С психологической точки зрения, способность удерживать антиномию — признак зрелости личности. Незрелое сознание стремится к синтезу или к отказу от одного из полюсов. Зрелое — обнаруживает, что жизнь держится именно этим невозможным равновесием. В случае Рейтлингер это не просто психологическая характеристика — это свидетельство о природе самой веры, которая всегда антиномична: Бог и человек, вечность и история, смерть и жизнь.

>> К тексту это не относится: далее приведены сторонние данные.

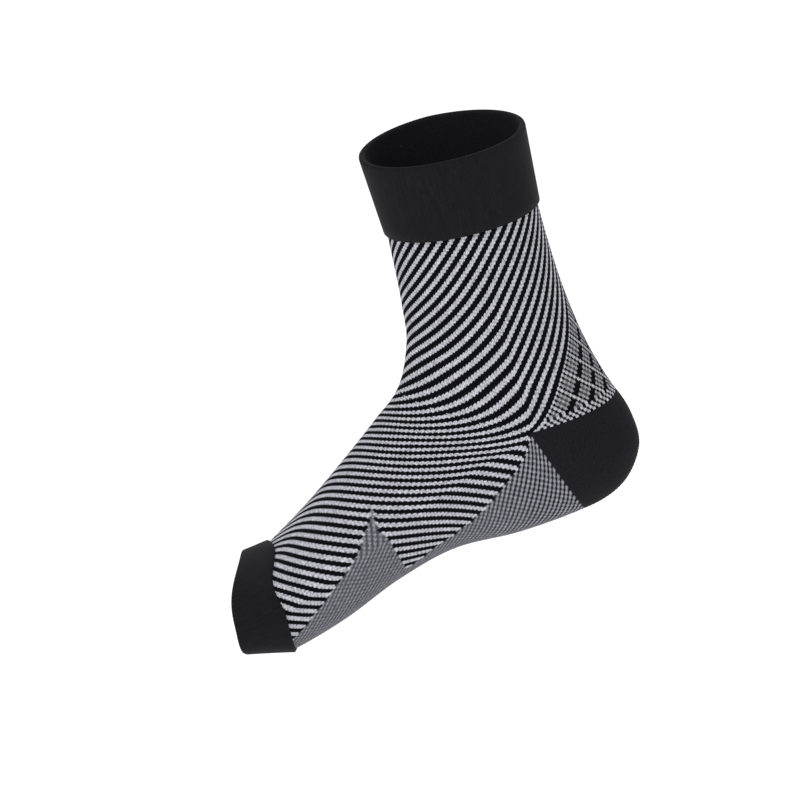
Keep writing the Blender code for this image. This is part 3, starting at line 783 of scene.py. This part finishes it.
def folded_band(name, seam, rim, width, section, toward, material, node):
    """A band of doubled fabric, its section swept round from its seam to its rim."""
    profile, knitted = section
    rows = len(profile)
    column, row = (grid.ravel() for grid in np.meshgrid(np.arange(COLUMNS), np.arange(rows)))
    needle = column / STITCH_COLUMNS - HALF_NEEDLES
    ahead = np.roll(profile, -1, 0) - np.roll(profile, 1, 0)
    ahead /= np.linalg.norm(ahead, axis=1)[:, None]
    outward = np.stack([ahead[:, 1], -ahead[:, 0]], axis=1)
    level = STITCH_LEVELS[column % STITCH_COLUMNS, row % STITCH_ROWS] * knitted[row]
    pitch = np.linalg.norm(np.roll(profile, -2, 0) - profile, axis=1).clip(0, DEEPEST_DIP)
    dip = stitch_dips(column) * pitch[row] * knitted[row]
    relief = BAND_RELIEF * level
    place = profile[row] + outward[row] * relief[:, None] + ahead[row] * dip[:, None]

    def surface(along, at):
        share = (along / width)[:, None]
        return on_rings(seam * (1 - share) + rim * share, at)

    points = raised(surface, place[:, 0], needle, toward * place[:, 1], BAND_STEP)
    down, across, wrapped = quads(row, column, COLUMNS)
    down, across, wrapped = (grid[:, ::-toward] for grid in (down, across, wrapped))
    faces = (down % rows * COLUMNS + wrapped).tolist()
    corners = np.stack([across / COLUMNS, down / rows], axis=2)
    smooth = np.ones(len(faces), bool)
    white = np.zeros(len(faces))
    return add_piece(name, points, [faces], [corners], white, level, smooth, material, node)


striped_leg = knitted_zone(
    "striped_leg", ~PANEL_STITCHES, LEG_COLOURS, CUFF_COURSE, leg_fabric, STRIPED_YARN, "striped_sleeve"
)
striped_foot = knitted_zone(
    "striped_foot", ~SOLE_STITCHES, FOOT_COLOURS, 0, foot_fabric, STRIPED_YARN, "striped_sleeve"
)
achilles = knitted_zone(
    "diamond_panel", PANEL_STITCHES, LEG_COLOURS, CUFF_COURSE, leg_fabric, DIAMOND_YARN, "achilles_panel"
)
sole = knitted_zone(
    "birdseye_sole", SOLE_STITCHES, FOOT_COLOURS, 0, foot_fabric, BIRDSEYE_YARN, "sole_panel"
)
heel = heel_piece("knitted_heel", HEEL_YARN, "heel_pocket")
cuff_section = folded_profile(
    CUFF_HEIGHT, CUFF_STAND, stitches=15, inner_rows=8, seam_edge=rolled_edge()
)
cuff = folded_band(
    "folded_cuff", LEG[0], cuff_rim(), CUFF_HEIGHT, cuff_section, 1, BAND_YARN, "cuff"
)
toe_edge = [(TOE_EDGE, TOE_BAND_STAND), (-TUCK, 0.0), (-TUCK, -TUCK)]
toe_section = folded_profile(
    TOE_BAND_WIDTH, TOE_BAND_STAND, stitches=12, inner_rows=5, seam_edge=toe_edge
)
toe_band = folded_band(
    "toe_band_knit", FOOT[-1], toe_rim(), TOE_BAND_WIDTH, toe_section, -1, BAND_YARN, "toe_band"
)


# Studio: a pale floor far below, since the sleeve hangs clear of any surface
stage = bpy.context.scene
floor_mesh = bpy.data.meshes.new("floor")
FLOOR_REACH, FLOOR_DROP = 15.0, 0.6
ends = (-FLOOR_REACH, FLOOR_REACH)
floor_mesh.from_pydata([(x, y, -FLOOR_DROP) for x in ends for y in ends], [], [(0, 2, 3, 1)])
floor = bpy.data.objects.new("floor", floor_mesh)
stage.collection.objects.link(floor)
paint = bpy.data.materials.new("pale_floor")
paint.use_nodes = True
finish = paint.node_tree.nodes["Principled BSDF"]
finish.inputs["Base Color"].default_value = (0.95, 0.95, 0.95, 1)
finish.inputs["Roughness"].default_value = 0.9
finish.inputs["Emission Color"].default_value = (1, 1, 1, 1)
finish.inputs["Emission Strength"].default_value = 0.25
floor_mesh.materials.append(paint)

world = bpy.data.worlds.new("studio")
world.use_nodes = True
world.node_tree.nodes["Background"].inputs["Color"].default_value = (1, 1, 1, 1)
world.node_tree.nodes["Background"].inputs["Strength"].default_value = 0.8
stage.world = world
stage.view_settings.view_transform = "Standard"


def soft_light(name, place, size, power):
    light = bpy.data.lights.new(name, "AREA")
    light.shape = "DISK"
    light.size = size
    light.energy = power
    lamp = bpy.data.objects.new(name, light)
    turned = Vector(place).to_track_quat("Z", "Y").to_matrix().to_4x4()
    lamp.matrix_world = Matrix.Translation(place) @ turned
    stage.collection.objects.link(lamp)


soft_light("key_light", (-0.7, -1.3, 1.3), 0.9, 12.0)
soft_light("back_light", (0.9, 1.2, 1.0), 1.0, 6.0)

# Camera: on the sleeve's near side, a little above it, and rolled as the sleeve is tipped
ELEVATION, ROLL = np.radians(20.0), np.radians(24.8)
PIXELS_PER_METRE = 2200.0
PICTURE = 800
ORIGIN_ASIDE = 108  # pixels from the picture's middle to the frame's origin
camera_data = bpy.data.cameras.new("camera")
camera_data.lens = 1000.0
camera_data.sensor_width = 36.0
camera_data.clip_end = 100.0
camera = bpy.data.objects.new("camera", camera_data)
level_up = Vector((0, np.sin(ELEVATION), np.cos(ELEVATION)))
view_from = Vector((0, -np.cos(ELEVATION), np.sin(ELEVATION)))
right = np.cos(ROLL) * Vector((1, 0, 0)) - np.sin(ROLL) * level_up
up = np.sin(ROLL) * Vector((1, 0, 0)) + np.cos(ROLL) * level_up
distance = PICTURE / PIXELS_PER_METRE * camera_data.lens / camera_data.sensor_width
target = -right * ORIGIN_ASIDE / PIXELS_PER_METRE
turned = Matrix((right, up, view_from)).transposed().to_4x4()
camera.matrix_world = Matrix.Translation(target + view_from * distance) @ turned
stage.collection.objects.link(camera)
stage.camera = camera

Именно это качество делало её не эпигоном и не реформатором, а художником в подлинном смысле слова. Давыдов указывает на глубину этой принадлежности: как у Гурия Никитина, как у Рублёва — Рейтлингер «не повторяет, но наследует», принимая «не форму, а дух» великих предшественников.
VII. Везение и верность
Давыдов начинает свой очерк словом «везение» — и это не случайно. «Страшный век достался родине, да и не похоже, что дальше будет лучше. И всё-таки — везёт. Иногда даже родине везёт, ну и нам вместе с ней. Уцелели ведь эти доски, хотя могло бы выйти и по-другому». Это «везение» — не легкомысленное слово. Это — попытка назвать то, что теология называет промыслом, не прибегая к высоким словам.
Смотреть на медонские панели в Доме русского зарубежья — значит прикасаться через десятилетия к опыту, который почти не имел шансов уцелеть. Они уцелели благодаря тому, что несколько человек в разное время сделали то, что должно: Булгаков — указал путь, Рейтлингер — прошла его до конца, Струве — подогнал грузовик, его внук — основал музей. Цепь маленьких верностей против большой истории.
Давыдов завершает свой очерк словами, которые звучат как формула: «Талант и вера. Больше и не нужно ничего. Вещи редкие, спору нет, но всё-таки и теперь встречаются». К этому можно добавить только одно: и то и другое должны быть выстраданными. Не декларированными, не унаследованными по привычке — а добытыми ценой жизни. Именно это делает творчество сестры Иоанны не памятником эпохи, а живым свидетельством — о том, что подлинное не гибнет, даже когда для этого нет никаких внешних оснований.